A Q meter is routinely used to check for shorted turns

However, i am not certain i should include more detail (deliberately attempting to keep this vague for IP reasons)

Thanks for the advice, i think perhaps i should leave this idea.

No prob. You didn't mention if you are testing with metal involved.

The very high Rs you get is a combination of the current crowding within the conductor, and the eddy dissipation of the rotor metal. Unfortunately, there is no method to distinguish between the metal eddy losses and the copper ones using an inductance meter, as both losses are part of the real part of the response, whereas the energy storage (inductance) is part of the imaginary response. The meter simply looks at the in phase and out of phase response to the stimulus.

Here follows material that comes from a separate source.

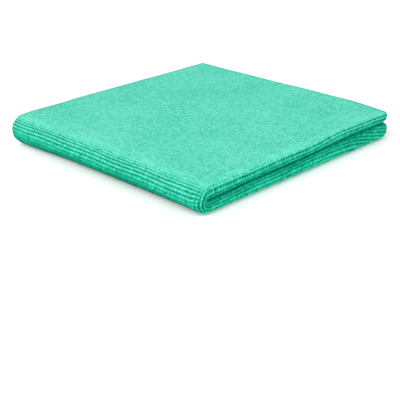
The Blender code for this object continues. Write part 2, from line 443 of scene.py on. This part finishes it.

One distinction to be made is the flux direction and the direction of the rate of change. Self excitation of the coils by their terminals at a frequency will produce eddy currents can be significantly different from that which occurs when the coils are rotating within a magnetic field. The laminations break conduction in only one plane, so are designed to minimize eddies in rotation. The end result is an anisotropic flux/dissipation system. So, while Q and R are very good QA checks in a production line, actual final performance may not be accurately described by self excitation of the rotor. edit: The Q/L check will also look at the health of the rotor laminations, specifically the insulation integrity of the lam to lam. Stabolite (IIRC the trade name of the glue) tends to be uniform thickness from the vendors, as long as the rotors aren't overcompressed at curing. Trying to get above 98% packing factor without lamination to lamination conduction problems is getting into problem territory.

If you wanted to predict the copper losses a bit better, you could put a powdered ferrite rotor together, but you'd take a big hit in permeability, and that would also change the proximity effect in the conductors.